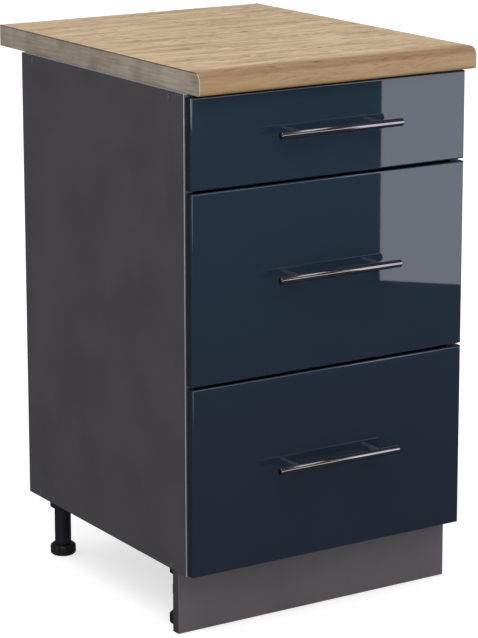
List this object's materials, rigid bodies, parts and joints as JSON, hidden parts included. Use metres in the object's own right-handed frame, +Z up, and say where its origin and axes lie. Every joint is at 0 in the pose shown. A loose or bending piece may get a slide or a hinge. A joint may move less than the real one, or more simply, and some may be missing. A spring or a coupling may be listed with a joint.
{
  "type": "base cabinet with drawers",
  "caption": "Kitchen base unit with a rounded oak-print worktop, gloss navy drawer fronts, bar handles, a plinth and adjustable legs; the drawers slide on roller runners.",
  "frame": {"origin": "on the floor, in the middle of the whole outline seen from above (worktop and handles included)", "axes": "+Z up, +Y from the drawer fronts to the back, +X to the right as seen from the front"},
  "size_m": [0.506, 0.635, 0.87],
  "materials": {
    "oak_laminate": "pressed laminate with a light oak print, fine satin grain, rounded nose",
    "oak_end_strip": "thin end strip with the same print, greyer",
    "anthracite_melamine": "melamine-faced chipboard, matt anthracite",
    "plinth_melamine": "melamine-faced chipboard, matt anthracite",
    "edge_band": "glued plastic edge band, satin anthracite",
    "back_hdf": "thin lacquered fibreboard, anthracite",
    "navy_gloss": "fibreboard in a high-gloss navy foil with rounded edges",
    "coated_steel": "roll-formed steel, grey powder coat",
    "drawer_board": "melamine-faced chipboard, light grey",
    "nylon": "moulded white nylon",
    "stainless": "brushed stainless steel",
    "zinc_screw": "zinc-plated steel",
    "black_plastic": "moulded black plastic"
  },
  "bodies": {
    "carcass": {"back_panel": "back_hdf", "bottom_panel": "anthracite_melamine", "confirmat_screws": "zinc_screw", "leg_front_left": "black_plastic", "leg_front_right": "black_plastic", "leg_rear_left": "black_plastic", "leg_rear_right": "black_plastic", "plinth_board": "plinth_melamine", "plinth_clips": "black_plastic", "runner_1_left": "coated_steel", "runner_1_right": "coated_steel", "runner_2_left": "coated_steel", "runner_2_right": "coated_steel", "runner_3_left": "coated_steel", "runner_3_right": "coated_steel", "runner_screws": "zinc_screw", "side_edge_bands": "edge_band", "side_panel_left": "anthracite_melamine", "side_panel_right": "anthracite_melamine", "top_rail_front": "anthracite_melamine", "top_rail_rear": "anthracite_melamine", "worktop": "oak_laminate", "worktop_end_bands": "oak_end_strip", "worktop_screws": "zinc_screw"},
    "drawer_1": {"drawer_1_back": "drawer_board", "drawer_1_bottom": "drawer_board", "drawer_1_front": "navy_gloss", "drawer_1_side_left": "coated_steel", "drawer_1_side_right": "coated_steel", "handle_1_bar": "stainless", "handle_1_posts": "stainless", "handle_1_screws": "zinc_screw"},
    "front_rollers_1": {"front_rollers_1": "nylon"},
    "rear_rollers_1": {"rear_rollers_1": "nylon"},
    "drawer_2": {"drawer_2_back": "drawer_board", "drawer_2_bottom": "drawer_board", "drawer_2_front": "navy_gloss", "drawer_2_side_left": "coated_steel", "drawer_2_side_right": "coated_steel", "gallery_rods_2": "coated_steel", "handle_2_bar": "stainless", "handle_2_posts": "stainless", "handle_2_screws": "zinc_screw"},
    "front_rollers_2": {"front_rollers_2": "nylon"},
    "rear_rollers_2": {"rear_rollers_2": "nylon"},
    "drawer_3": {"drawer_3_back": "drawer_board", "drawer_3_bottom": "drawer_board", "drawer_3_front": "navy_gloss", "drawer_3_side_left": "coated_steel", "drawer_3_side_right": "coated_steel", "gallery_rods_3": "coated_steel", "handle_3_bar": "stainless", "handle_3_posts": "stainless", "handle_3_screws": "zinc_screw"},
    "front_rollers_3": {"front_rollers_3": "nylon"},
    "rear_rollers_3": {"rear_rollers_3": "nylon"},
    "foot_front_left": {"foot_front_left": "black_plastic"},
    "foot_front_right": {"foot_front_right": "black_plastic"},
    "foot_rear_left": {"foot_rear_left": "black_plastic"},
    "foot_rear_right": {"foot_rear_right": "black_plastic"}
  },
  "joints": [
    {"name": "drawer_1_slide", "type": "slide", "parent": "carcass", "child": "drawer_1", "axis": [0, -1, 0], "range_m": [0, 0.345]},
    {"name": "front_rollers_1_spin", "type": "hinge", "parent": "carcass", "child": "front_rollers_1", "pos_m": [-0.003, -0.2545, 0.7312], "axis": [1, 0, 0], "range_deg": [0, 2200]},
    {"name": "rear_rollers_1_spin", "type": "hinge", "parent": "drawer_1", "child": "rear_rollers_1", "pos_m": [-0.003, 0.1645, 0.7305], "axis": [1, 0, 0], "range_deg": [0, 2200]},
    {"name": "drawer_2_slide", "type": "slide", "parent": "carcass", "child": "drawer_2", "axis": [0, -1, 0], "range_m": [0, 0.345]},
    {"name": "front_rollers_2_spin", "type": "hinge", "parent": "carcass", "child": "front_rollers_2", "pos_m": [-0.003, -0.2545, 0.4352], "axis": [1, 0, 0], "range_deg": [0, 2200]},
    {"name": "rear_rollers_2_spin", "type": "hinge", "parent": "drawer_2", "child": "rear_rollers_2", "pos_m": [-0.003, 0.1645, 0.4345], "axis": [1, 0, 0], "range_deg": [0, 2200]},
    {"name": "drawer_3_slide", "type": "slide", "parent": "carcass", "child": "drawer_3", "axis": [0, -1, 0], "range_m": [0, 0.345]},
    {"name": "front_rollers_3_spin", "type": "hinge", "parent": "carcass", "child": "front_rollers_3", "pos_m": [-0.003, -0.2545, 0.1392], "axis": [1, 0, 0], "range_deg": [0, 2200]},
    {"name": "rear_rollers_3_spin", "type": "hinge", "parent": "drawer_3", "child": "rear_rollers_3", "pos_m": [-0.003, 0.1645, 0.1385], "axis": [1, 0, 0], "range_deg": [0, 2200]},
    {"name": "foot_front_left_turn", "type": "hinge", "parent": "carcass", "child": "foot_front_left", "pos_m": [-0.219, -0.2025, 0], "axis": [0, 0, 1], "range_deg": [0, 2880]},
    {"name": "foot_front_right_turn", "type": "hinge", "parent": "carcass", "child": "foot_front_right", "pos_m": [0.213, -0.2025, 0], "axis": [0, 0, 1], "range_deg": [0, 2880]},
    {"name": "foot_rear_left_turn", "type": "hinge", "parent": "carcass", "child": "foot_rear_left", "pos_m": [-0.219, 0.1815, 0], "axis": [0, 0, 1], "range_deg": [0, 2880]},
    {"name": "foot_rear_right_turn", "type": "hinge", "parent": "carcass", "child": "foot_rear_right", "pos_m": [0.213, 0.1815, 0], "axis": [0, 0, 1], "range_deg": [0, 2880]}
  ],
  "couplings": [
    {"joint": "front_rollers_1_spin", "follows": "drawer_1_slide", "rad_per_m": 111.11},
    {"joint": "rear_rollers_1_spin", "follows": "drawer_1_slide", "rad_per_m": 111.11},
    {"joint": "front_rollers_2_spin", "follows": "drawer_2_slide", "rad_per_m": 111.11},
    {"joint": "rear_rollers_2_spin", "follows": "drawer_2_slide", "rad_per_m": 111.11},
    {"joint": "front_rollers_3_spin", "follows": "drawer_3_slide", "rad_per_m": 111.11},
    {"joint": "rear_rollers_3_spin", "follows": "drawer_3_slide", "rad_per_m": 111.11}
  ]
}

The request: Print back all the lines verbatim.

Written solution:
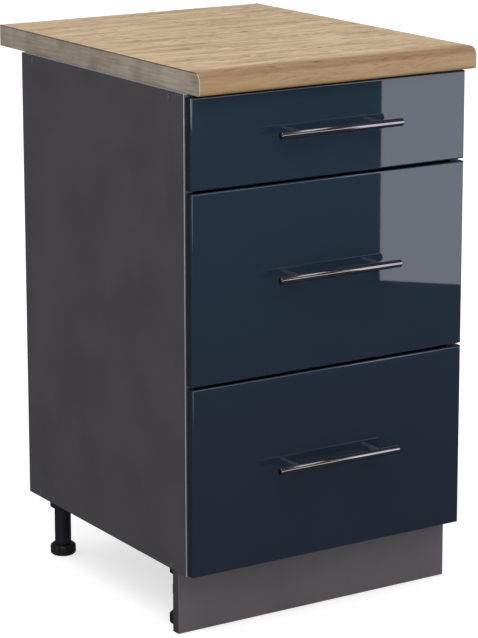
List this object's materials, rigid bodies, parts and joints as JSON, hidden parts included. Use metres in the object's own right-handed frame, +Z up, and say where its origin and axes lie. Every joint is at 0 in the pose shown. A loose or bending piece may get a slide or a hinge. A joint may move less than the real one, or more simply, and some may be missing. A spring or a coupling may be listed with a joint.
{
  "type": "base cabinet with drawers",
  "caption": "Kitchen base unit with a rounded oak-print worktop, gloss navy drawer fronts, bar handles, a plinth and adjustable legs; the drawers slide on roller runners.",
  "frame": {"origin": "on the floor, in the middle of the whole outline seen from above (worktop and handles included)", "axes": "+Z up, +Y from the drawer fronts to the back, +X to the right as seen from the front"},
  "size_m": [0.506, 0.635, 0.87],
  "materials": {
    "oak_laminate": "pressed laminate with a light oak print, fine satin grain, rounded nose",
    "oak_end_strip": "thin end strip with the same print, greyer",
    "anthracite_melamine": "melamine-faced chipboard, matt anthracite",
    "plinth_melamine": "melamine-faced chipboard, matt anthracite",
    "edge_band": "glued plastic edge band, satin anthracite",
    "back_hdf": "thin lacquered fibreboard, anthracite",
    "navy_gloss": "fibreboard in a high-gloss navy foil with rounded edges",
    "coated_steel": "roll-formed steel, grey powder coat",
    "drawer_board": "melamine-faced chipboard, light grey",
    "nylon": "moulded white nylon",
    "stainless": "brushed stainless steel",
    "zinc_screw": "zinc-plated steel",
    "black_plastic": "moulded black plastic"
  },
  "bodies": {
    "carcass": {"back_panel": "back_hdf", "bottom_panel": "anthracite_melamine", "confirmat_screws": "zinc_screw", "leg_front_left": "black_plastic", "leg_front_right": "black_plastic", "leg_rear_left": "black_plastic", "leg_rear_right": "black_plastic", "plinth_board": "plinth_melamine", "plinth_clips": "black_plastic", "runner_1_left": "coated_steel", "runner_1_right": "coated_steel", "runner_2_left": "coated_steel", "runner_2_right": "coated_steel", "runner_3_left": "coated_steel", "runner_3_right": "coated_steel", "runner_screws": "zinc_screw", "side_edge_bands": "edge_band", "side_panel_left": "anthracite_melamine", "side_panel_right": "anthracite_melamine", "top_rail_front": "anthracite_melamine", "top_rail_rear": "anthracite_melamine", "worktop": "oak_laminate", "worktop_end_bands": "oak_end_strip", "worktop_screws": "zinc_screw"},
    "drawer_1": {"drawer_1_back": "drawer_board", "drawer_1_bottom": "drawer_board", "drawer_1_front": "navy_gloss", "drawer_1_side_left": "coated_steel", "drawer_1_side_right": "coated_steel", "handle_1_bar": "stainless", "handle_1_posts": "stainless", "handle_1_screws": "zinc_screw"},
    "front_rollers_1": {"front_rollers_1": "nylon"},
    "rear_rollers_1": {"rear_rollers_1": "nylon"},
    "drawer_2": {"drawer_2_back": "drawer_board", "drawer_2_bottom": "drawer_board", "drawer_2_front": "navy_gloss", "drawer_2_side_left": "coated_steel", "drawer_2_side_right": "coated_steel", "gallery_rods_2": "coated_steel", "handle_2_bar": "stainless", "handle_2_posts": "stainless", "handle_2_screws": "zinc_screw"},
    "front_rollers_2": {"front_rollers_2": "nylon"},
    "rear_rollers_2": {"rear_rollers_2": "nylon"},
    "drawer_3": {"drawer_3_back": "drawer_board", "drawer_3_bottom": "drawer_board", "drawer_3_front": "navy_gloss", "drawer_3_side_left": "coated_steel", "drawer_3_side_right": "coated_steel", "gallery_rods_3": "coated_steel", "handle_3_bar": "stainless", "handle_3_posts": "stainless", "handle_3_screws": "zinc_screw"},
    "front_rollers_3": {"front_rollers_3": "nylon"},
    "rear_rollers_3": {"rear_rollers_3": "nylon"},
    "foot_front_left": {"foot_front_left": "black_plastic"},
    "foot_front_right": {"foot_front_right": "black_plastic"},
    "foot_rear_left": {"foot_rear_left": "black_plastic"},
    "foot_rear_right": {"foot_rear_right": "black_plastic"}
  },
  "joints": [
    {"name": "drawer_1_slide", "type": "slide", "parent": "carcass", "child": "drawer_1", "axis": [0, -1, 0], "range_m": [0, 0.345]},
    {"name": "front_rollers_1_spin", "type": "hinge", "parent": "carcass", "child": "front_rollers_1", "pos_m": [-0.003, -0.2545, 0.7312], "axis": [1, 0, 0], "range_deg": [0, 2200]},
    {"name": "rear_rollers_1_spin", "type": "hinge", "parent": "drawer_1", "child": "rear_rollers_1", "pos_m": [-0.003, 0.1645, 0.7305], "axis": [1, 0, 0], "range_deg": [0, 2200]},
    {"name": "drawer_2_slide", "type": "slide", "parent": "carcass", "child": "drawer_2", "axis": [0, -1, 0], "range_m": [0, 0.345]},
    {"name": "front_rollers_2_spin", "type": "hinge", "parent": "carcass", "child": "front_rollers_2", "pos_m": [-0.003, -0.2545, 0.4352], "axis": [1, 0, 0], "range_deg": [0, 2200]},
    {"name": "rear_rollers_2_spin", "type": "hinge", "parent": "drawer_2", "child": "rear_rollers_2", "pos_m": [-0.003, 0.1645, 0.4345], "axis": [1, 0, 0], "range_deg": [0, 2200]},
    {"name": "drawer_3_slide", "type": "slide", "parent": "carcass", "child": "drawer_3", "axis": [0, -1, 0], "range_m": [0, 0.345]},
    {"name": "front_rollers_3_spin", "type": "hinge", "parent": "carcass", "child": "front_rollers_3", "pos_m": [-0.003, -0.2545, 0.1392], "axis": [1, 0, 0], "range_deg": [0, 2200]},
    {"name": "rear_rollers_3_spin", "type": "hinge", "parent": "drawer_3", "child": "rear_rollers_3", "pos_m": [-0.003, 0.1645, 0.1385], "axis": [1, 0, 0], "range_deg": [0, 2200]},
    {"name": "foot_front_left_turn", "type": "hinge", "parent": "carcass", "child": "foot_front_left", "pos_m": [-0.219, -0.2025, 0], "axis": [0, 0, 1], "range_deg": [0, 2880]},
    {"name": "foot_front_right_turn", "type": "hinge", "parent": "carcass", "child": "foot_front_right", "pos_m": [0.213, -0.2025, 0], "axis": [0, 0, 1], "range_deg": [0, 2880]},
    {"name": "foot_rear_left_turn", "type": "hinge", "parent": "carcass", "child": "foot_rear_left", "pos_m": [-0.219, 0.1815, 0], "axis": [0, 0, 1], "range_deg": [0, 2880]},
    {"name": "foot_rear_right_turn", "type": "hinge", "parent": "carcass", "child": "foot_rear_right", "pos_m": [0.213, 0.1815, 0], "axis": [0, 0, 1], "range_deg": [0, 2880]}
  ],
  "couplings": [
    {"joint": "front_rollers_1_spin", "follows": "drawer_1_slide", "rad_per_m": 111.11},
    {"joint": "rear_rollers_1_spin", "follows": "drawer_1_slide", "rad_per_m": 111.11},
    {"joint": "front_rollers_2_spin", "follows": "drawer_2_slide", "rad_per_m": 111.11},
    {"joint": "rear_rollers_2_spin", "follows": "drawer_2_slide", "rad_per_m": 111.11},
    {"joint": "front_rollers_3_spin", "follows": "drawer_3_slide", "rad_per_m": 111.11},
    {"joint": "rear_rollers_3_spin", "follows": "drawer_3_slide", "rad_per_m": 111.11}
  ]
}